Termino la cobertura del tsunami y el desastre nuclear de Japón, que durante más de un mes me ha llevado por los pueblos costeros devastados por las olas gigantes, como Otsuchi, Rikuzentakata o Natori, y algunas de las áreas evacuadas en torno a la siniestra planta atómica de Fukushima 1, incluyendo la “zona muerta” desalojada y recientemente cerrada por el Gobierno. A la tensión y la emoción de presenciar los efectos de una catástrofe natural se ha sumado aquí la amenaza de las fugas radiactivas.
Una incertidumbre bastante adictiva que me ha llevado a tomar unas precauciones especiales cuando viajaba hasta lugares como Iitate, el más afectado por la radiación pese a hallarse a 40 kilómetros de la central, Miamisoma, a 25 kilómetros, o Futaba, a sólo siete kilómetros. Además de no permanecer en Futaba más de tres horas, había que vestir un traje aislante con botas de plástico, mascarilla, guantes y gafas especiales.

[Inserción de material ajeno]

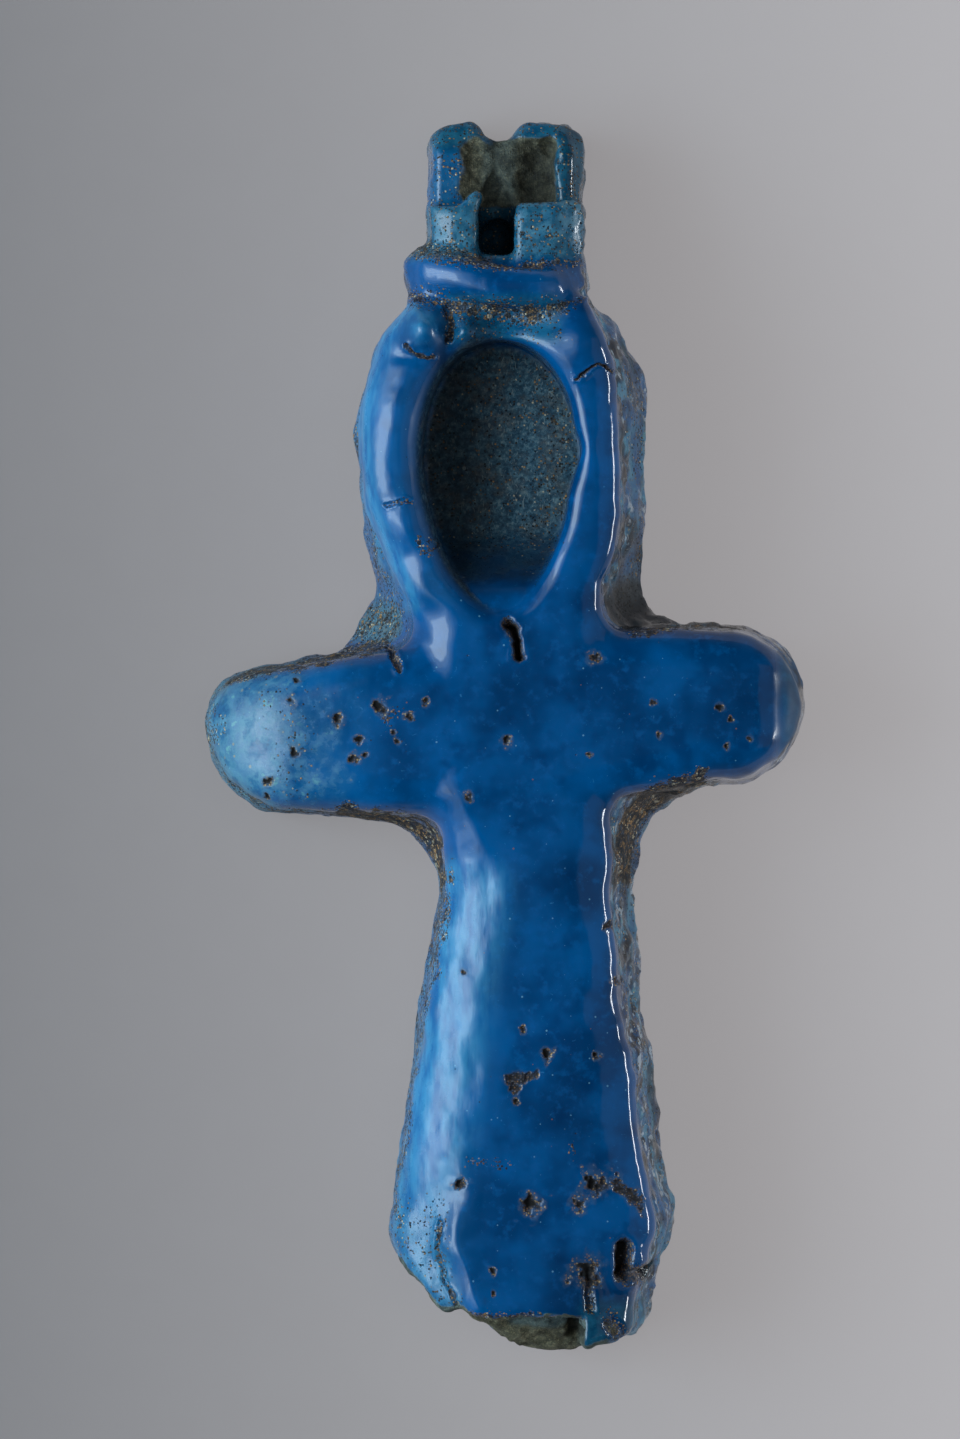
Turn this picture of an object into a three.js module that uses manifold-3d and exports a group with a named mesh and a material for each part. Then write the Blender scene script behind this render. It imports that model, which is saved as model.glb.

En torno a la central nuclear, donde los operarios siguen intentando controlar los escapes de los reactores, Futaba es una ciudad fantasma de edificios derruidos o abandonados a toda prisa, algunos con la ropa aún colgada, las puertas abiertas o las bicicletas de los niños tiradas junto a los columpios. Con el asfalto resquebrajado por
el terremoto, muchas carreteras están cortadas por puentes y postes eléctricos caídos. Por sus calles desiertas vagan perros famélicos a los que sus dueños dejaron atrás en su precipitada huida.